— TO DO —
What follows is a listing; give it again exactly, in its entirety.
═══ STORED DATA
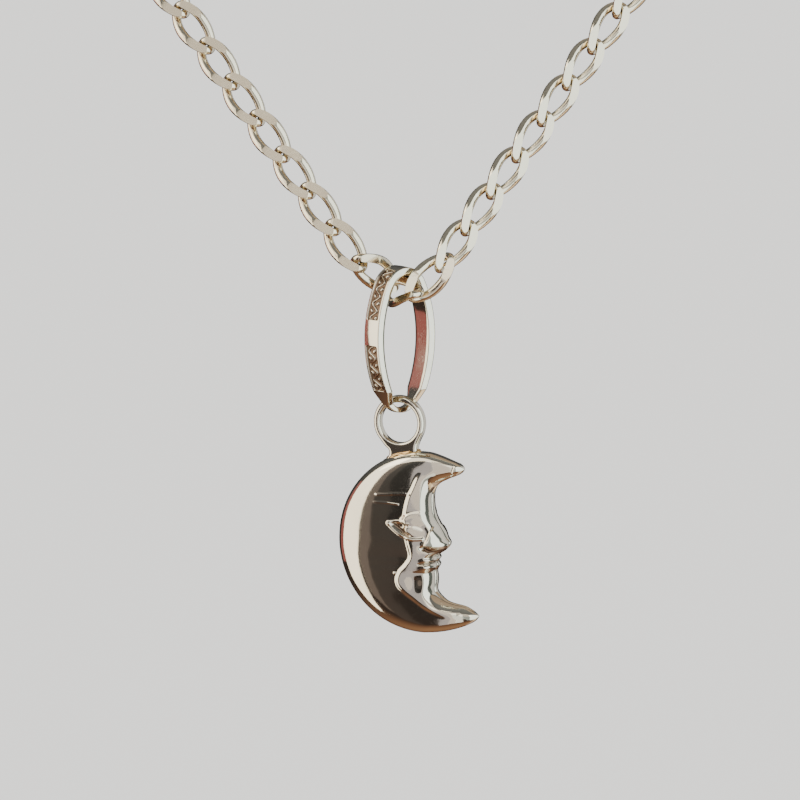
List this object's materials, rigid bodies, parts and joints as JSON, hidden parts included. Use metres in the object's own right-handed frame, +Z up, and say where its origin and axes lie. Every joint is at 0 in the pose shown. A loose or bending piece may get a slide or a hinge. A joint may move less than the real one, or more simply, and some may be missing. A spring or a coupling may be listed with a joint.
{
  "type": "moon necklace",
  "caption": "Necklace of open curb chain in pale yellow gold, with an oval bail and a puffed crescent moon charm that has a face in profile; whole loop with clasp.",
  "frame": {"origin": "middle of the nape, where the closed loop lies on the back of the neck", "axes": "+Z up, -Y towards the front of the wearer, +X to the viewer's right in the front view"},
  "size_m": [0.1154, 0.1066, 0.1414],
  "materials": {
    "chain_gold": "polished pale yellow gold, filed flat on the chain's two faces, with fine wear scratches",
    "charm_gold": "highly polished pale yellow gold, with fine scratches and darker joints"
  },
  "bodies": {
    "root": {"chain": "chain_gold", "clasp": "chain_gold", "end_ring": "chain_gold"},
    "bail": {"bail": "charm_gold"},
    "moon": {"moon": "charm_gold"}
  },
  "joints": [
    {"name": "bail_swing", "type": "hinge", "parent": "root", "child": "bail", "pos_m": [0, -0.10153, -0.11683], "axis": [0.6018, -0.7986, 0], "range_deg": [-30, 30]},
    {"name": "moon_swing", "type": "hinge", "parent": "bail", "child": "moon", "pos_m": [0, -0.10153, -0.12554], "axis": [-0.4067, -0.9135, 0], "range_deg": [-45, 45]}
  ]
}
══════
— REPLY —
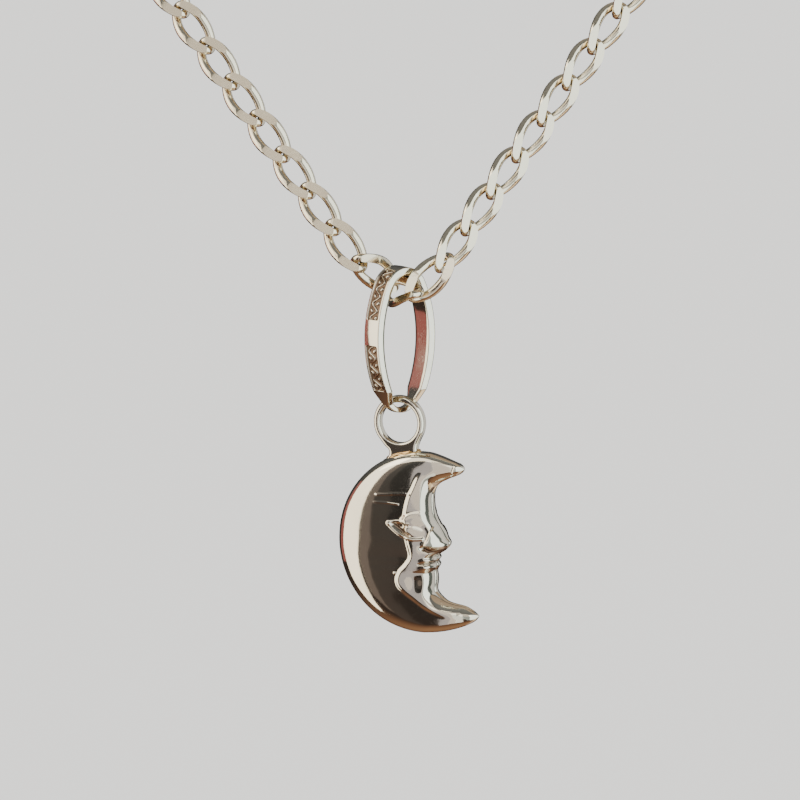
List this object's materials, rigid bodies, parts and joints as JSON, hidden parts included. Use metres in the object's own right-handed frame, +Z up, and say where its origin and axes lie. Every joint is at 0 in the pose shown. A loose or bending piece may get a slide or a hinge. A joint may move less than the real one, or more simply, and some may be missing. A spring or a coupling may be listed with a joint.
{
  "type": "moon necklace",
  "caption": "Necklace of open curb chain in pale yellow gold, with an oval bail and a puffed crescent moon charm that has a face in profile; whole loop with clasp.",
  "frame": {"origin": "middle of the nape, where the closed loop lies on the back of the neck", "axes": "+Z up, -Y towards the front of the wearer, +X to the viewer's right in the front view"},
  "size_m": [0.1154, 0.1066, 0.1414],
  "materials": {
    "chain_gold": "polished pale yellow gold, filed flat on the chain's two faces, with fine wear scratches",
    "charm_gold": "highly polished pale yellow gold, with fine scratches and darker joints"
  },
  "bodies": {
    "root": {"chain": "chain_gold", "clasp": "chain_gold", "end_ring": "chain_gold"},
    "bail": {"bail": "charm_gold"},
    "moon": {"moon": "charm_gold"}
  },
  "joints": [
    {"name": "bail_swing", "type": "hinge", "parent": "root", "child": "bail", "pos_m": [0, -0.10153, -0.11683], "axis": [0.6018, -0.7986, 0], "range_deg": [-30, 30]},
    {"name": "moon_swing", "type": "hinge", "parent": "bail", "child": "moon", "pos_m": [0, -0.10153, -0.12554], "axis": [-0.4067, -0.9135, 0], "range_deg": [-45, 45]}
  ]
}